Figure 2: The LLC linear-phase highpass filter (outlined in white) is producing the low-frequency cut outlined in light blue.

Enabling the LLC stage contributes about 31 ms of latency compared to the 50-100 ms from a typical multi-stage linear EQ, and takes care of the frequency range where you’re most likely to need a linear-phase EQ. If adding the LLC filter is still too CPU-intensive for a project, or if the latency is bothersome, you can always invoke the “Transform to Rendered Audio” option. Check “Preserve Real Time State” if you think you may need to edit the tracks effects’ settings in the future. This allows you to return to the unrendered audio, make your edits, and then re-render.

The LLC’s natural slope is 24 dB/octave, which will cover most low-frequency problems that need a solution. For general tightening, you may prefer the 12 dB/octave slope obtained by clicking the “Soft” button.

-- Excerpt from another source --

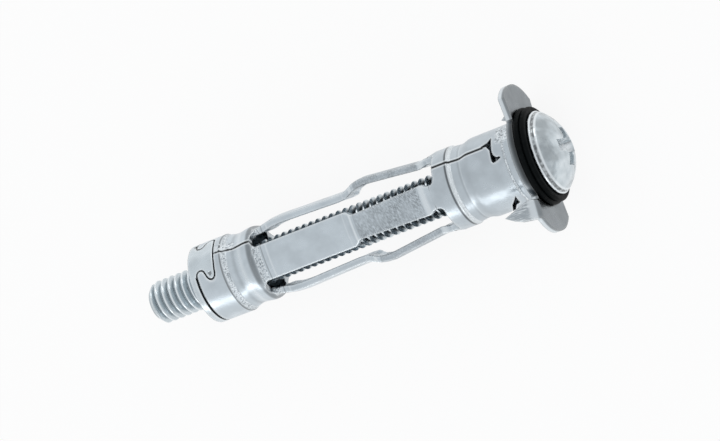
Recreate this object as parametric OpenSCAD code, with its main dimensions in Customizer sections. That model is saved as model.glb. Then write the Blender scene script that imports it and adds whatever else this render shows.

So—Highpass Filtering, Yes or No?

The answer is…both! If you need to highpass an individual track, go ahead and do it if the results sound better—you won’t need to use a linear-phase filter, so there won’t be CPU issues. But if you need to use highpass filtering with parallel tracks that have audio in common, the LLC stage is a clever solution. Furthermore, if you need a slope that’s steeper than 24 dB/octave, supplement the LLC with a shelf filter set for a mild slope. This cuts the low-frequency audio further, but won’t add as substantial a phase shift as a non-linear-phase highpass filter set to a steeper slope.